Did Mr and Mrs Mantzios dispose of Lot 3 for inadequate consideration?

The evidence before the Tribunal was that Lot 3 had been sold in December 2004 for $731,000 and the loan of$342,530 was discharged on the same day. The son told the Tribunal that in consideration of the proceeds of sale of $388,470 ($731,000less the discharge of the mortgage of $342,530) his parents had received payment of advertising and commission costs of about $20,000, loan and interest payments by him on remaining loans of $41,600 (secured by Lot 2, which were obtained to fund the redevelopment project); and the promise of a new and unencumbered unit.

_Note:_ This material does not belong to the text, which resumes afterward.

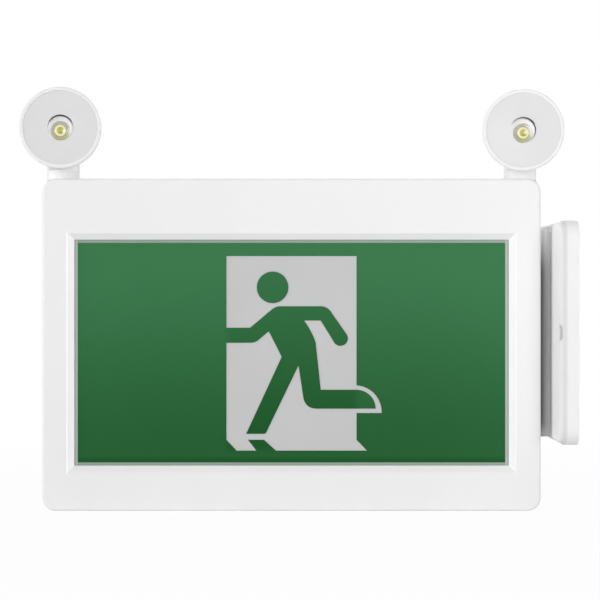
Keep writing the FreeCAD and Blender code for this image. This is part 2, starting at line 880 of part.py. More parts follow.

The Tribunal found that the $342,530 of the proceeds of Lot 3went to discharging the mortgage over it and that the remainder was put towards repaying a loan that had been taken out for the benefit of the son to assist him in carrying out his obligations under the Deed. Given these circumstances, the Tribunal found that Mr and Mrs Mantzios had received inadequate consideration for the repayment of these loans and so had disposed of the proceeds of the sale of their asset. As the son owned one-fiftieth share in Lot3, the Tribunal determined that forty-nine fiftieths of the sale price must be treated as a disposed asset under s.1123 of the Act and must be maintained as an assessable asset for five years from 17 December2004.

Formal decision

The Tribunal set aside the decision under review and remitted the matter back to the Department to recalculate Mr and Mrs Mantzios’ entitlement to DSP from 6 September 2001 to 6 July 2005 in accordance with its reasons. The Tribunal further directed the Department to notify if after calculation, Mr and Mrs Mantzios had been overpaid, so that the issue of whether any debt should be waived or written off could be considered.